The company also increased its annual savings target to about $100 million per year for the three years beginning in 2017. It will be led by continuous improvement and productivity programs during the first quarter. This is an increase from the earlier target of $50 million–$70 million per year. The company now expects 2016 productivity and cost-savings initiatives to be greater than the estimate.

New product launches

During Hershey’s 2Q16 earnings call, management said the company is excited about the upcoming launch of its Reese’s Pieces Peanut Butter Cups, its Kravem meat bar, and its still-to-be-announced Snack-Fection in the fourth quarter.

Also in the second half of 2016, Hershey’s simple ingredients advertising campaign will begin on Hershey’s Kisses Milk Chocolates and Hershey’s Milk Chocolate Bars. These products will be manufactured with fresh milk from local Pennsylvania farms, pure cane sugar, natural flavors, and cocoa beans sourced from West Africa. In China, a new advertising campaign on these two products will begin. Distribution gains in smaller format stores are expected to continue.

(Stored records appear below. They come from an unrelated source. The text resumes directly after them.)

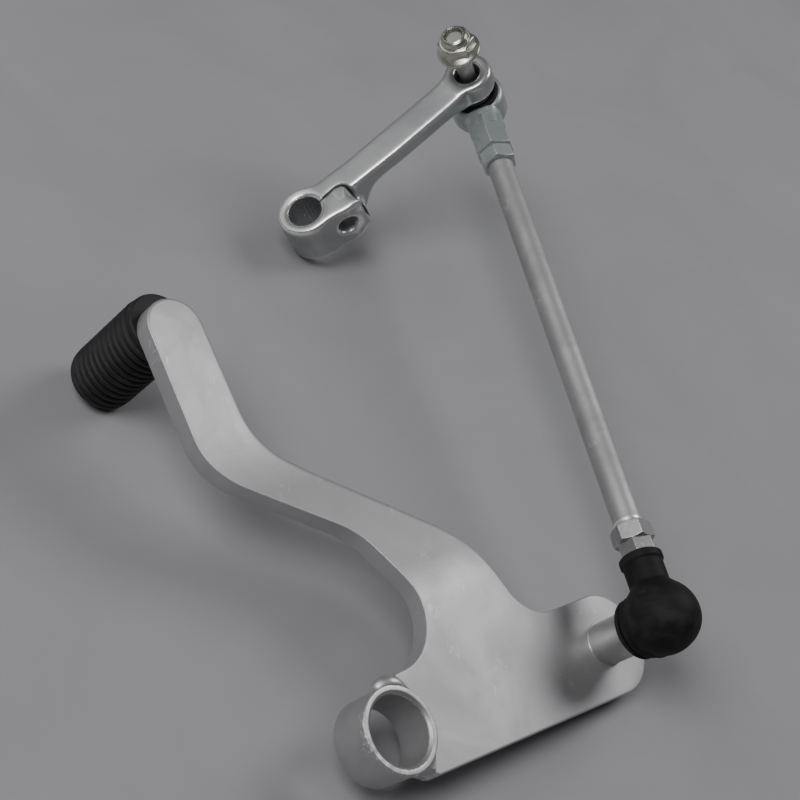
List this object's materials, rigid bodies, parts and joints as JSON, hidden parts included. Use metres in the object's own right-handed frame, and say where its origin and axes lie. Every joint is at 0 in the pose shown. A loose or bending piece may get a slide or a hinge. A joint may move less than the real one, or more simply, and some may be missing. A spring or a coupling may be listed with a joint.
{
  "type": "motorcycle gear shift lever",
  "caption": "Motorcycle gear shift linkage: cranked flat lever with pivot tube and ribbed rubber peg, ball-jointed tie rod with rubber boot, and splined clamp arm.",
  "frame": {"origin": "on the pivot tube's axis, in the flat front face of the lever plate, which carries the ball stud", "axes": "+Z along the pivot axis, out of that front face; +X in the face, from the pivot axis towards the foot peg; +Y away from the ball stud"},
  "size_m": [0.2029, 0.165, 0.0894],
  "materials": {
    "satin_alloy": "satin silver coat on steel",
    "bright_weld": "silver-coated weld",
    "plated_steel": "satin zinc plate",
    "yellow_zinc": "bright zinc plate",
    "zinc_head": "dull zinc plate",
    "black_rubber": "matt",
    "white_plastic": "matt"
  },
  "bodies": {
    "lever": {"lever_plate": "satin_alloy", "pivot_tube": "satin_alloy", "pivot_weld": "bright_weld", "peg_pin": "plated_steel", "peg_rubber": "black_rubber", "ball_stud": "satin_alloy"},
    "boot_swivel": {"boot_ring": "black_rubber"},
    "link": {"boot": "black_rubber", "lower_head": "plated_steel", "lower_liner": "white_plastic", "lower_cap": "plated_steel", "lower_lock_nut": "plated_steel", "tie_rod": "plated_steel", "upper_lock_nut": "zinc_head", "upper_head": "zinc_head", "upper_liner": "white_plastic", "upper_cap": "zinc_head", "upper_seal": "black_rubber"},
    "threaded_stud": {"upper_stud": "plated_steel", "flange_nut": "yellow_zinc"},
    "arm": {"shift_arm": "satin_alloy"}
  },
  "joints": [
    {"name": "lower_swing", "type": "hinge", "parent": "lever", "child": "boot_swivel", "pos_m": [-0.0013, -0.0804, 0.0216], "axis": [0, 0, 1], "range_deg": [-50, 20]},
    {"name": "lower_tilt", "type": "hinge", "parent": "boot_swivel", "child": "link", "pos_m": [-0.0013, -0.0804, 0.0216], "axis": [0.3453, 0.9385, 0], "range_deg": [-18, 6]},
    {"name": "upper_tilt", "type": "hinge", "parent": "link", "child": "threaded_stud", "pos_m": [0.1713, -0.1439, -0.00621], "axis": [0.9279, -0.3414, -0.1495], "range_deg": [-10, 10]},
    {"name": "arm_swing", "type": "hinge", "parent": "threaded_stud", "child": "arm", "pos_m": [0.1713, -0.1439, -0.00621], "axis": [0.3585, 0.7078, 0.6087], "range_deg": [-30, 30]}
  ]
}
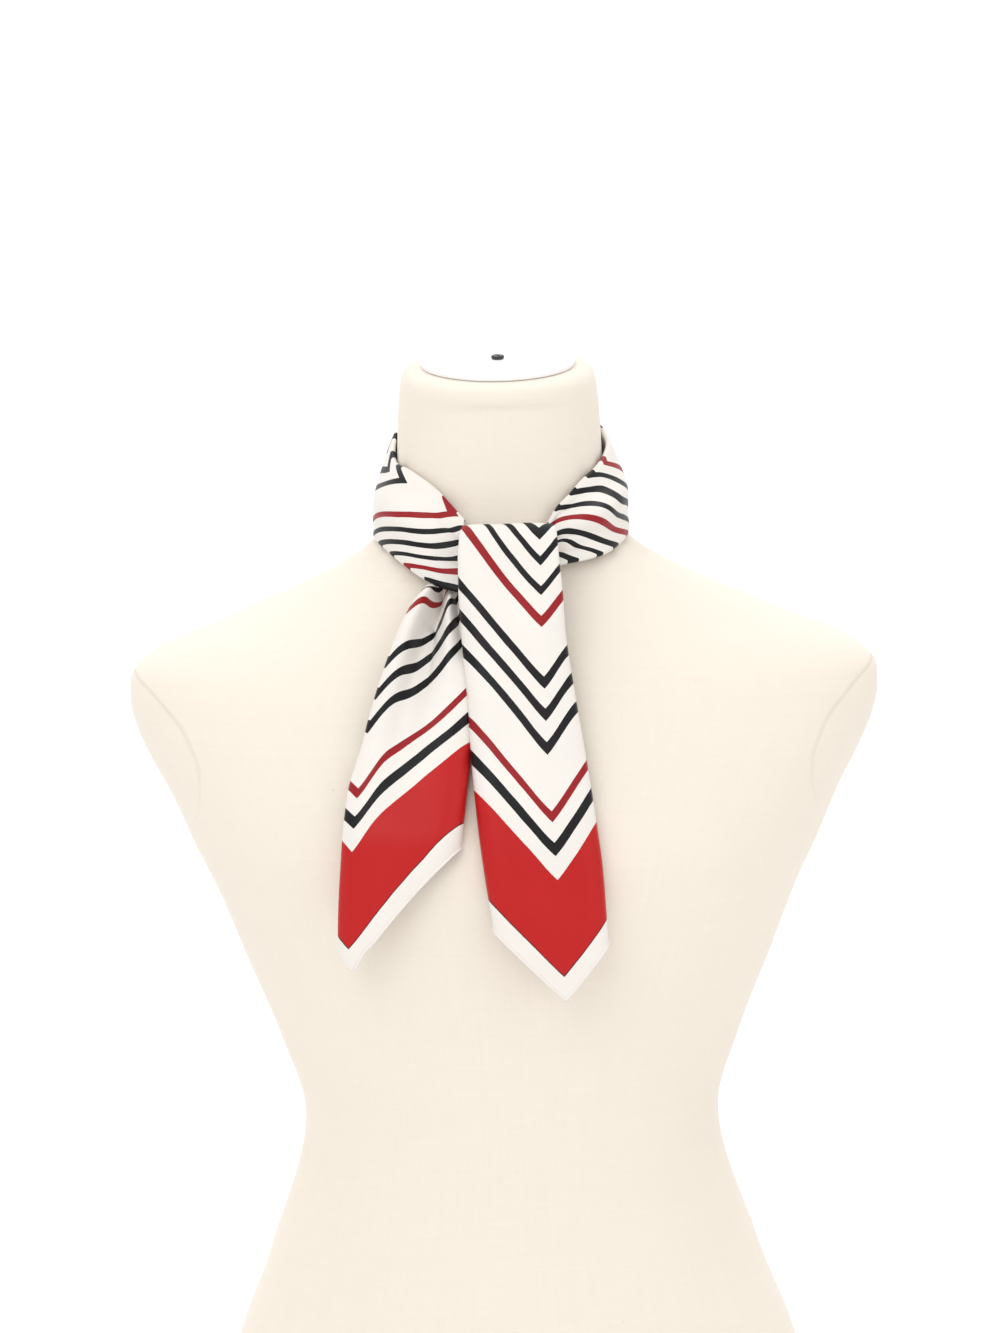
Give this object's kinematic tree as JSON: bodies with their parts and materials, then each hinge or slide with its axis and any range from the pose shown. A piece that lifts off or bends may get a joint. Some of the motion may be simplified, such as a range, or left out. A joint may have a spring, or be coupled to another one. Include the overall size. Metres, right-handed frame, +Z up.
{
  "type": "silk square scarf on a limbless dress form",
  "caption": "Striped silk square folded on the bias and tied in a half knot round the neck of a linen covered dress form.",
  "frame": {"origin": "middle of the form's flat underside, below the neck axis", "axes": "+Z up, the form faces -Y, and +X is to the viewer's right"},
  "size_m": [0.398, 0.2431, 0.6356],
  "materials": {
    "silk": "smooth twill silk, ivory with printed stripes",
    "linen": "plain woven cream linen",
    "cap": "smooth white",
    "screw": "dark"
  },
  "bodies": {
    "root": {"form_body": "linen", "form_neck_cap": "cap", "form_cap_screw": "screw", "scarf_loop_left": "silk", "scarf_loop_right": "silk", "scarf_loop_back": "silk", "scarf_knot": "silk", "scarf_tail_under": "silk", "scarf_tail_front": "silk"}
  },
  "joints": []
}
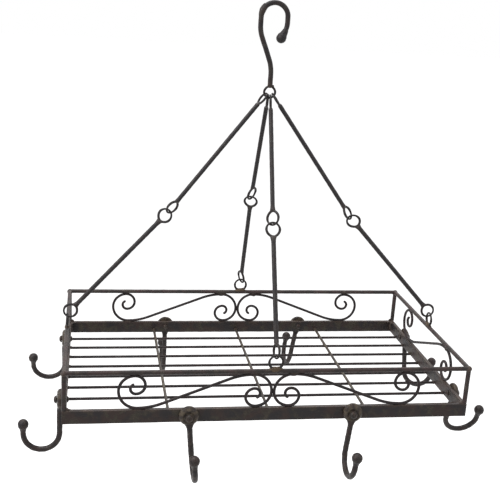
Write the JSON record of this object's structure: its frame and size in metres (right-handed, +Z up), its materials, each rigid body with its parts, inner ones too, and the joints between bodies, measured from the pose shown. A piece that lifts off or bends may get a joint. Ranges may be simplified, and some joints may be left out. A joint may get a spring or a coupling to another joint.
{
  "type": "hanging pot rack",
  "caption": "wrought iron pot rack with scrollwork sides, wire floor and riveted pan hooks, hung from one ceiling hook by four linked rod chains",
  "frame": {"origin": "seat under the crook of the ceiling hook, where the rack hangs from the ceiling eye", "axes": "+Z up, +X right along the long side of the tray, +Y to the back"},
  "size_m": [0.737, 0.485, 0.6865],
  "materials": {
    "hook_iron": "forged wrought iron, black-brown rubbed finish",
    "rod_iron": "round iron rod, dark bronze-black finish",
    "ring_iron": "round iron wire rings, dark bronze-black finish, welded",
    "bar_iron": "round and flat iron bar, aged dark brown finish",
    "wire_iron": "iron wire, dark brown finish",
    "rivet_iron": "hammered iron rivets, black-brown finish"
  },
  "bodies": {
    "hook": {"ceiling_hook": "hook_iron", "hook_ring": "ring_iron"},
    "upper_front": {"upper_rod_front": "rod_iron", "upper_rings_front": "ring_iron"},
    "lower_front": {"lower_rod_front": "rod_iron", "lower_rings_front": "ring_iron"},
    "upper_back": {"upper_rod_back": "rod_iron", "upper_rings_back": "ring_iron"},
    "lower_back": {"lower_rod_back": "rod_iron", "lower_rings_back": "ring_iron"},
    "upper_left": {"upper_rod_left": "rod_iron", "upper_rings_left": "ring_iron"},
    "lower_left": {"lower_rod_left": "rod_iron", "lower_rings_left": "ring_iron"},
    "upper_right": {"upper_rod_right": "rod_iron", "upper_rings_right": "ring_iron"},
    "lower_right": {"lower_rod_right": "rod_iron", "lower_rings_right": "ring_iron"},
    "tray": {"tray_ring_front": "ring_iron", "rail_front": "bar_iron", "bar_front": "bar_iron", "tray_ring_back": "ring_iron", "rail_back": "bar_iron", "bar_back": "bar_iron", "tray_ring_left": "ring_iron", "rail_left": "bar_iron", "bar_left": "bar_iron", "tray_ring_right": "ring_iron", "rail_right": "bar_iron", "bar_right": "bar_iron", "corner_post_front_left": "bar_iron", "scroll_front_left": "wire_iron", "corner_post_front_right": "bar_iron", "scroll_front_right": "wire_iron", "corner_post_back_left": "bar_iron", "scroll_back_left": "wire_iron", "corner_post_back_right": "bar_iron", "scroll_back_right": "wire_iron", "scroll_left": "wire_iron", "scroll_right": "wire_iron", "long_wire_1": "wire_iron", "long_wire_2": "wire_iron", "long_wire_3": "wire_iron", "long_wire_4": "wire_iron", "long_wire_5": "wire_iron", "long_wire_6": "wire_iron", "long_wire_7": "wire_iron", "long_wire_8": "wire_iron", "cross_wire_1": "wire_iron", "cross_wire_2": "wire_iron", "cross_wire_3": "wire_iron", "hook_rivets": "rivet_iron"},
    "pan_hook_front_left": {"pan_hook_front_left": "hook_iron"},
    "pan_hook_front_right": {"pan_hook_front_right": "hook_iron"},
    "pan_hook_back_left": {"pan_hook_back_left": "hook_iron"},
    "pan_hook_back_right": {"pan_hook_back_right": "hook_iron"},
    "pan_hook_left_front": {"pan_hook_left_front": "hook_iron"},
    "pan_hook_left_back": {"pan_hook_left_back": "hook_iron"},
    "pan_hook_right_front": {"pan_hook_right_front": "hook_iron"},
    "pan_hook_right_back": {"pan_hook_right_back": "hook_iron"}
  },
  "joints": [
    {"name": "front_top_link", "type": "hinge", "parent": "hook", "child": "upper_front", "pos_m": [0.002, 0, -0.13626], "axis": [1, 0, 0], "range_deg": [0, 15]},
    {"name": "front_middle_link", "type": "hinge", "parent": "upper_front", "child": "lower_front", "pos_m": [0.002, -0.08237, -0.31104], "axis": [1, 0, 0], "range_deg": [-32.41, 0]},
    {"name": "front_tray_link", "type": "hinge", "parent": "lower_front", "child": "tray", "pos_m": [0.002, -0.17383, -0.4861], "axis": [1, 0, 0], "range_deg": [0, 17.38]},
    {"name": "back_top_link", "type": "hinge", "parent": "hook", "child": "upper_back", "pos_m": [-0.002, 0, -0.13626], "axis": [1, 0, 0], "range_deg": [-15.46, 0]},
    {"name": "back_tray_link", "type": "hinge", "parent": "tray", "child": "lower_back", "pos_m": [0.0045, 0.17383, -0.4861], "axis": [1, 0, 0], "range_deg": [0, 17.42]},
    {"name": "left_top_link", "type": "hinge", "parent": "hook", "child": "upper_left", "pos_m": [-0.00449, 0, -0.13019], "axis": [0, 1, 0], "range_deg": [-10.35, 0]},
    {"name": "left_tray_link", "type": "hinge", "parent": "tray", "child": "lower_left", "pos_m": [-0.29983, 0, -0.4861], "axis": [0, 1, 0], "range_deg": [0, 13.68]},
    {"name": "right_top_link", "type": "hinge", "parent": "hook", "child": "upper_right", "pos_m": [0.00449, 0, -0.13019], "axis": [0, 1, 0], "range_deg": [0, 7.64]},
    {"name": "right_tray_link", "type": "hinge", "parent": "tray", "child": "lower_right", "pos_m": [0.29983, 0, -0.4861], "axis": [0, 1, 0], "range_deg": [-11.29, 0]},
    {"name": "pan_hook_front_left_swing", "type": "hinge", "parent": "tray", "child": "pan_hook_front_left", "pos_m": [-0.12241, -0.177, -0.577], "axis": [0, 1, 0], "range_deg": [-49.5, 60.5]},
    {"name": "pan_hook_front_right_swing", "type": "hinge", "parent": "tray", "child": "pan_hook_front_right", "pos_m": [0.12241, -0.177, -0.577], "axis": [0, 1, 0], "range_deg": [-60.5, 49.5]},
    {"name": "pan_hook_back_left_swing", "type": "hinge", "parent": "tray", "child": "pan_hook_back_left", "pos_m": [-0.12908, 0.177, -0.577], "axis": [0, 1, 0], "range_deg": [-55, 55]},
    {"name": "pan_hook_back_right_swing", "type": "hinge", "parent": "tray", "child": "pan_hook_back_right", "pos_m": [0.11817, 0.177, -0.577], "axis": [0, 1, 0], "range_deg": [-63, 47]},
    {"name": "pan_hook_left_front_swing", "type": "hinge", "parent": "tray", "child": "pan_hook_left_front", "pos_m": [-0.303, -0.11717, -0.577], "axis": [1, 0, 0], "range_deg": [-55, 55]},
    {"name": "pan_hook_left_back_swing", "type": "hinge", "parent": "tray", "child": "pan_hook_left_back", "pos_m": [-0.303, 0.11717, -0.577], "axis": [1, 0, 0], "range_deg": [-68, 42]},
    {"name": "pan_hook_right_front_swing", "type": "hinge", "parent": "tray", "child": "pan_hook_right_front", "pos_m": [0.303, -0.11717, -0.577], "axis": [1, 0, 0], "range_deg": [-73, 37]},
    {"name": "pan_hook_right_back_swing", "type": "hinge", "parent": "tray", "child": "pan_hook_right_back", "pos_m": [0.303, 0.11717, -0.577], "axis": [1, 0, 0], "range_deg": [-42, 68]}
  ],
  "couplings": [
    {"joint": "front_middle_link", "follows": "front_top_link", "ratio": -2.1566},
    {"joint": "front_tray_link", "follows": "front_top_link", "ratio": 1.1566},
    {"joint": "back_top_link", "follows": "front_top_link", "ratio": -1.0286},
    {"joint": "back_tray_link", "follows": "front_top_link", "ratio": 1.1587},
    {"joint": "left_top_link", "follows": "front_top_link", "ratio": -0.6889},
    {"joint": "left_tray_link", "follows": "front_top_link", "ratio": 0.9103},
    {"joint": "right_top_link", "follows": "front_top_link", "ratio": 0.5084},
    {"joint": "right_tray_link", "follows": "front_top_link", "ratio": -0.751}
  ]
}
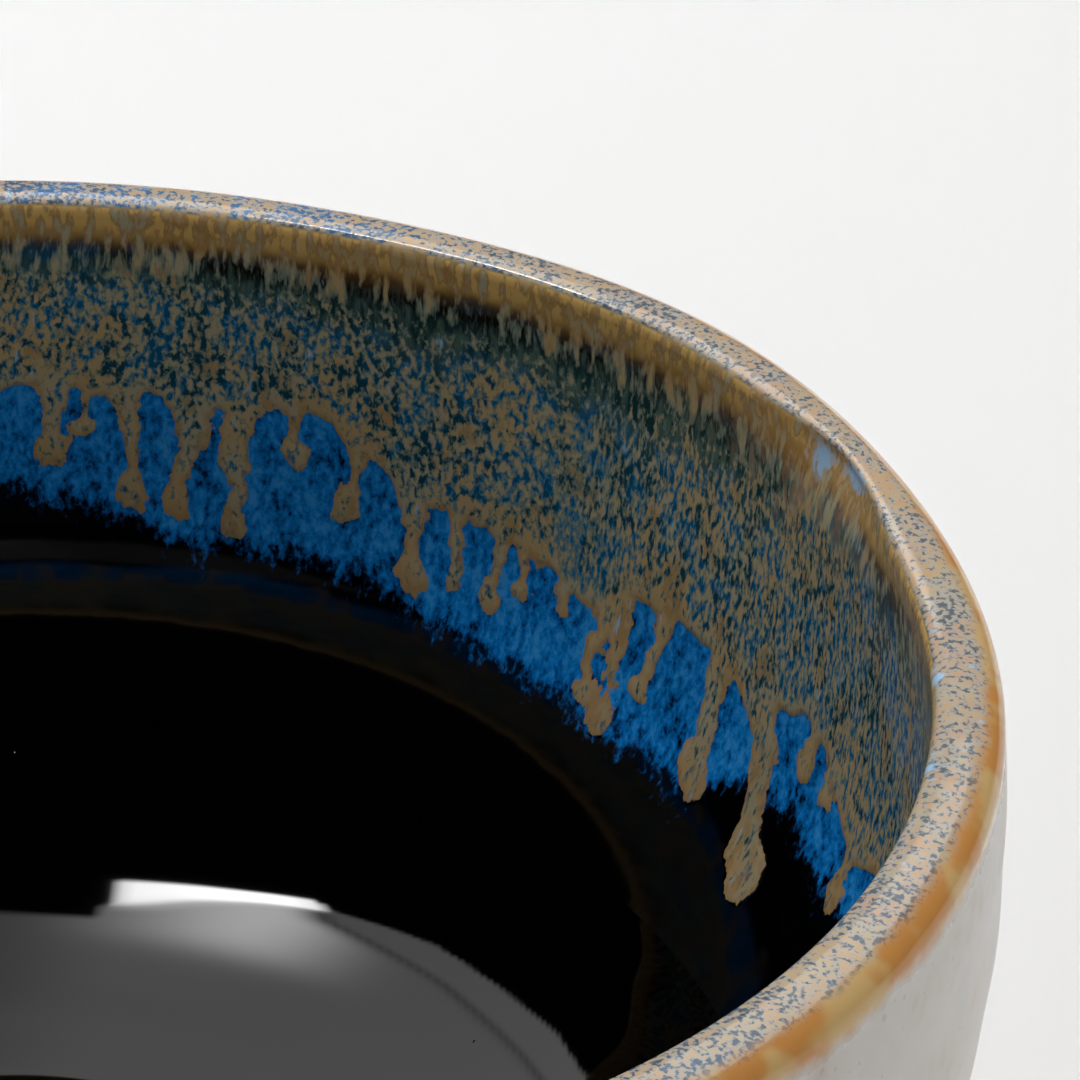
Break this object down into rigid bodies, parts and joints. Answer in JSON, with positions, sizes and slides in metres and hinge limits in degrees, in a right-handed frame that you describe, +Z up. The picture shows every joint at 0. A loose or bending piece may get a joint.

The company expects the combined investments of advertising and associated consumer marketing expense along with direct trade in North America to increase in 2016. This will be to support new product launches and in-store merchandising and display activity.

Hershey’s peers ConAgra Foods (CAG) and Campbell Soup (CPB) have risen 10% and 18%, respectively, so far in 2016. Hershey is part of the Guggenheim S&P Equal Weight Consumer Staples ETF (RHS) and the Consumer Staples Select Sector SPDR ETF (XLP), which holds ~4% in HSY.